Não fiz nada demais. Apenas descrevi um fato que era observável na prática. Naquela época e nos anos anteriores, quando os preços dos imóveis só subiam, muitas pessoas deixaram de tratar aqueles contratos como compra de imóveis e viam neles uma forma de ganhar rios de dinheiro se alavancando no mercado imobiliário. E tiveram muito sucesso por um bom tempo.
O valor a ser pago até a entrega das chaves, normalmente de até 30%, se assemelha, em termos conceituais, à margem de garantia que se deposita para negociar na BM&F (embora não se exija ajuste diário).

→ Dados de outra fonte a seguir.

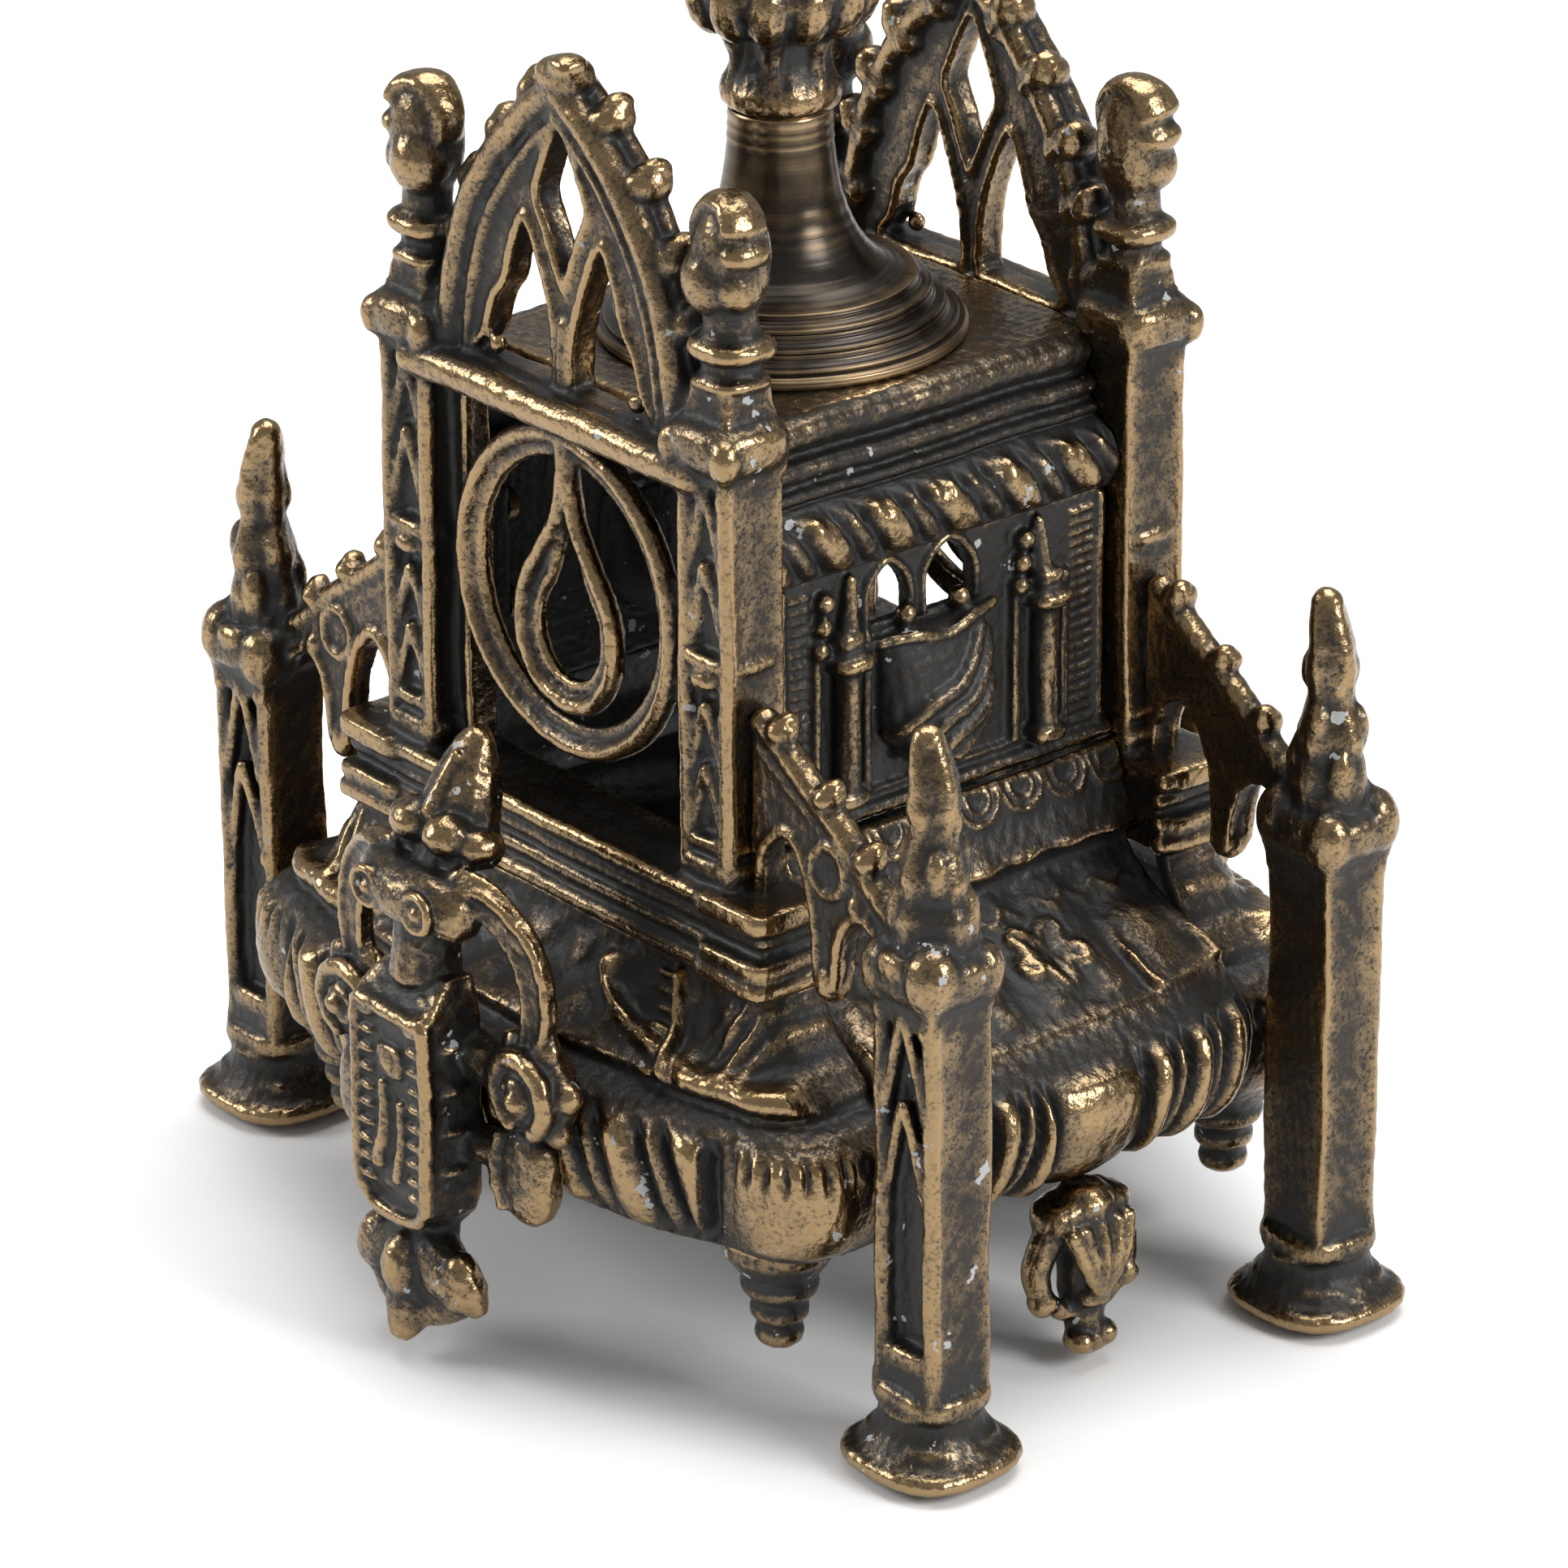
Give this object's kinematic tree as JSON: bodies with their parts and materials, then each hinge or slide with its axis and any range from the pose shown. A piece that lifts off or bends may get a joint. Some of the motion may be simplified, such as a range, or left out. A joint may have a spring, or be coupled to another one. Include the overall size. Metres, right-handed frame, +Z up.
{
  "type": "monstrance",
  "caption": "Gothic table monstrance of cast brass: footed base with two pierced screens, turned stem, sunburst head and a glazed lunette with a hinged rear door.",
  "frame": {"origin": "on the floor under the middle of the base", "axes": "+X across the front to the right, +Y from front to back, +Z up along the stem"},
  "size_m": [0.168, 0.1322, 0.466],
  "materials": {
    "cast_brass": "cast, dark patina rubbed back to bright edges",
    "dark_cast_brass": "cast, heavy dark patina with rubbed high points",
    "turned_brass": "turned, brown patina with fine lathe lines",
    "gilt_brass": "satin with darkened recesses",
    "steel": "machined",
    "glass": "clear, polished",
    "red_glass": "deep red, polished"
  },
  "bodies": {
    "base": {"front_tracery": "cast_brass", "rear_tracery": "cast_brass", "buttress_front_right": "cast_brass", "buttress_front_left": "cast_brass", "buttress_rear_right": "cast_brass", "buttress_rear_left": "cast_brass", "front_apron": "dark_cast_brass", "rear_apron": "dark_cast_brass", "right_skirt": "dark_cast_brass", "left_skirt": "dark_cast_brass", "right_panel": "dark_cast_brass", "left_panel": "dark_cast_brass", "right_cornice": "dark_cast_brass", "left_cornice": "dark_cast_brass", "top_plate": "dark_cast_brass", "screen_screws": "steel", "front_shield": "cast_brass", "rear_shield": "cast_brass", "right_pendant": "cast_brass", "left_pendant": "cast_brass", "corner_drops": "cast_brass", "tie_rod": "steel", "tie_washer": "steel", "tie_nut": "steel", "stem_flange": "turned_brass", "lower_knop": "cast_brass", "stem_collar": "turned_brass", "gothic_shaft": "cast_brass", "main_knop": "cast_brass", "knop_bosses": "gilt_brass", "upper_shaft": "turned_brass", "head_socket": "cast_brass", "head_pin": "steel", "glory": "gilt_brass", "tracery_ring": "cast_brass", "ring_rivets": "gilt_brass", "cross_finial": "cast_brass", "cross_gem": "red_glass", "lunette_case": "gilt_brass", "front_glass": "glass", "front_retainer": "gilt_brass", "luna_rail": "gilt_brass", "door_keeper": "gilt_brass", "hinge_pin": "steel"},
    "door": {"rear_door": "gilt_brass", "rear_glass": "glass", "rear_retainer": "gilt_brass", "latch_screw": "steel"},
    "latch": {"door_latch": "gilt_brass"},
    "luna": {"luna": "gilt_brass"}
  },
  "joints": [
    {"name": "rear_door_hinge", "type": "hinge", "parent": "base", "child": "door", "pos_m": [-0.0316, 0.0098, 0.354], "axis": [0, 0, 1], "range_deg": [0, 110]},
    {"name": "door_latch_turn", "type": "hinge", "parent": "door", "child": "latch", "pos_m": [0.033, 0.0114, 0.354], "axis": [0, 1, 0], "range_deg": [0, 90]},
    {"name": "luna_slide", "type": "slide", "parent": "base", "child": "luna", "axis": [0, 1, 0], "range_m": [-0.0006, 0.003]}
  ]
}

O comprador, ou melhor, investidor, não precisa ter todo o dinheiro disponível (e nem o desejo de comprar o imóvel) para ter direito a 100% da valorização sobre o preço do imóvel (ou o valor nocional no caso do derivativo). Em um exemplo: para participar da valorização de um imóvel de R$ 300 mil, a pessoa precisava ter R$ 90 mil. Se o preço do imóvel aumentasse 30% entre o lançamento e as chaves, o que era até uma previsão conservadora naquela época, se vendia o imóvel por R$ 390 mil.
Do ponto de vista do comprador, o resultado era um lucro de 100% sobre os R$ 90 mil alocados, sem considerar os custos de transação, que apesar de serem bastante elevados nesse mercado, eram mais do que compensados.

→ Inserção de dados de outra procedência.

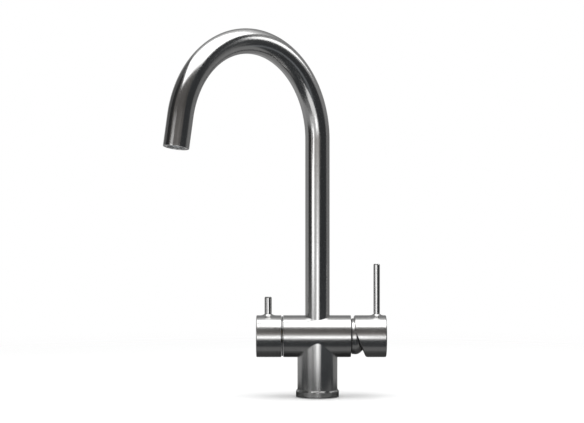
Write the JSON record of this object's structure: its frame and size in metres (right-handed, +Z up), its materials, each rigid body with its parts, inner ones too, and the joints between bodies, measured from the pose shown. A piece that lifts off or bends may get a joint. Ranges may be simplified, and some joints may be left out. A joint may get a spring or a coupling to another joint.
{
  "type": "three way filtered water tap",
  "caption": "Deck kitchen tap: cross barrel on a short column, swivelling swan-neck spout, side mixer lever and quarter-turn filtered water knob.",
  "frame": {"origin": "centre of the tap's underside, on the column's axis, where it rests on the worktop", "axes": "+Z up along the column and the spout's leg; +X along the barrel towards the mixer lever; -Y faces the user"},
  "size_m": [0.2447, 0.1905, 0.4154],
  "materials": {
    "brushed_steel": "fine satin-brushed stainless steel",
    "polished_steel": "polished stainless steel",
    "brass": "machined brass",
    "ceramic": "ground white ceramic, opaque",
    "cartridge_plastic": "moulded engineering plastic",
    "aerator_plastic": "moulded grey plastic",
    "silicone": "milky food-grade silicone tube",
    "seal_rubber": "black sealing rubber"
  },
  "bodies": {
    "base": {"tap_body": "brushed_steel", "base_ring": "brushed_steel", "base_gasket": "seal_rubber", "spout_retaining_screw": "polished_steel", "filtered_tube_seal": "seal_rubber", "knob_spacer_ring": "polished_steel", "headwork_body": "brass", "headwork_seat_seal": "seal_rubber", "headwork_fixed_disc": "ceramic", "cartridge_base": "cartridge_plastic", "cartridge_inlet_seal": "seal_rubber", "cartridge_fixed_disc": "ceramic", "cartridge_housing": "cartridge_plastic", "cartridge_nut": "brass", "dome_cover": "brushed_steel"},
    "spout": {"spout_tube": "brushed_steel", "spout_swivel_foot": "brass", "spout_lower_seal": "seal_rubber", "spout_upper_seal": "seal_rubber", "filtered_water_tube": "silicone", "aerator_housing": "polished_steel", "aerator_screen": "aerator_plastic", "aerator_washer": "seal_rubber", "filter_nozzle": "aerator_plastic"},
    "filter_knob": {"filter_knob_cap": "brushed_steel", "filter_knob_pin": "polished_steel", "filter_knob_grub_screw": "polished_steel", "headwork_spindle": "brass", "spindle_seal": "seal_rubber", "spindle_clip": "polished_steel", "headwork_moving_disc": "ceramic"},
    "mixer_spindle": {"spindle_carrier": "cartridge_plastic", "lever_pivot_pin": "polished_steel"},
    "mixer_lever": {"handle_cap": "brushed_steel", "handle_pin": "polished_steel", "handle_grub_screw": "polished_steel", "lever_stem": "brass"},
    "mixing_disc": {"cartridge_moving_disc": "ceramic", "disc_coupler": "cartridge_plastic"}
  },
  "joints": [
    {"name": "spout_swivel", "type": "hinge", "parent": "base", "child": "spout", "pos_m": [0, 0, 0.0775], "axis": [0, 0, 1], "continuous": true},
    {"name": "filter_turn", "type": "hinge", "parent": "base", "child": "filter_knob", "pos_m": [-0.0567, 0, 0.07], "axis": [1, 0, 0], "range_deg": [0, 90]},
    {"name": "mixer_temperature", "type": "hinge", "parent": "base", "child": "mixer_spindle", "pos_m": [0.0435, 0, 0.07], "axis": [1, 0, 0], "range_deg": [-45, 45]},
    {"name": "mixer_flow", "type": "hinge", "parent": "mixer_spindle", "child": "mixer_lever", "pos_m": [0.0435, 0, 0.07], "axis": [0, 1, 0], "range_deg": [0, 25]},
    {"name": "mixing_disc_slide", "type": "slide", "parent": "mixer_spindle", "child": "mixing_disc", "axis": [0, 0, 1], "range_m": [0, 0.0045]}
  ],
  "couplings": [
    {"joint": "mixing_disc_slide", "follows": "mixer_flow", "m_per_rad": 0.0103}
  ]
}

Quando escrevi isso em 2014, eu chamava atenção para os riscos, que não pareciam bem avaliados, sobre a hipótese contrária, de o comprador estar sujeito à desvalorização sobre 100% do preço do imóvel, que poderia mais do que destruir o valor desembolsado até a chave.
A realidade veio então demonstrar que, como ensinaram Carmen Reinhart e Kenneth Rogoff, não é uma boa estratégia apostar que “dessa vez será diferente”, como fizeram empreendedores deste mercado, corretores e os bancos, que diziam que, após dispararem, os preços dos imóveis iam voltar a acompanhar a inflação.
Sem entrar na polêmica discussão sobre o termo “bolha”, os preços de casas e apartamentos no Brasil acabaram seguindo um padrão semelhante ao que se observou em diversos outros países com séries históricas desses dados. Longos períodos de valorização de residências acima da inflação são seguidos de um ciclo de queda dos preços reais, com uma estabilização em um nível acima do observado antes.
Conforme dados do índice FipeZap, os preços dos imóveis em São Paulo caíram 14% em termos reais desde o pico em agosto de 2014.
O índice do Banco Central (BC), baseado no valor dos imóveis dados em garantia, mostra comportamento semelhante: queda de 22% em 36 meses. Essa baixa veio mostrar aos incorporadores imobiliários, muito antes de o Ifric dizer qualquer coisa, que muitos dos investidores que eles achavam que tinham comprado seus apartamentos na planta anos atrás viam aqueles instrumentos (ainda que sem total clareza) não como um contrato de compra tradicional e sequer como contrato futuro (pelo qual estariam sujeitos à desvalorização integral), mas sim como opções de compra – um outro tipo de derivativo.
Quem compra uma opção desembolsa uma fração do valor do ativo de referência que pretende comprar, de valor conhecido antecipadamente, e tem o direito, mas não o dever, de comprar o tal ativo.
Com os preços em queda, os investidores simplesmente desistiram das aquisições.
Ao julgar os casos de distratos, em que obriga as incorporadoras a devolver aos compradores parte relevante dos valores pagos antes da entrega das chaves, a Justiça brasileira acabou referendando essa característica de opção – uma vez que a perda a que está sujeito o (candidato a) comprador é limitada.
Aliás, a falta de poder da incorporadora imobiliária de exigir do comprador o pagamento referente ao percentual executado da obra, uma vez que ele pode desistir a qualquer momento e receber boa parte do dinheiro de volta, teve peso relevante na decisão do Ifric de dizer que as incorporadoras não podem mais reconhecer a receita da venda desses imóveis ao longo da obra, como é a prática histórica do setor.
Apesar de não negarem a realidade descrita acima, as empresas e também a Comissão de Valores Mobiliários (CVM) entendem que essa mudança na contabilidade vai levar à produção de balanços que não espelham a realidade do negócio dessas empresas.
Mas será que a essência desse mercado não mudou nos últimos anos, após todos esses contecimentos? Uma possibilidade é que existam situações diferentes para o mesmo contrato. Um para o investidor (disposto a distratar se não tiver lucro à vista) que o encara como opção, e outra para o comprador final que deseja morar e só vai distratar se realmente perder o emprego ou algo do tipo.
Além das questões acima, o episódio talvez deixe outras duas lições para os agentes do mercado brasileiro: não terceirize decisões que considerar muito importantes; e não pergunte se não estiver disposto a ouvir a resposta.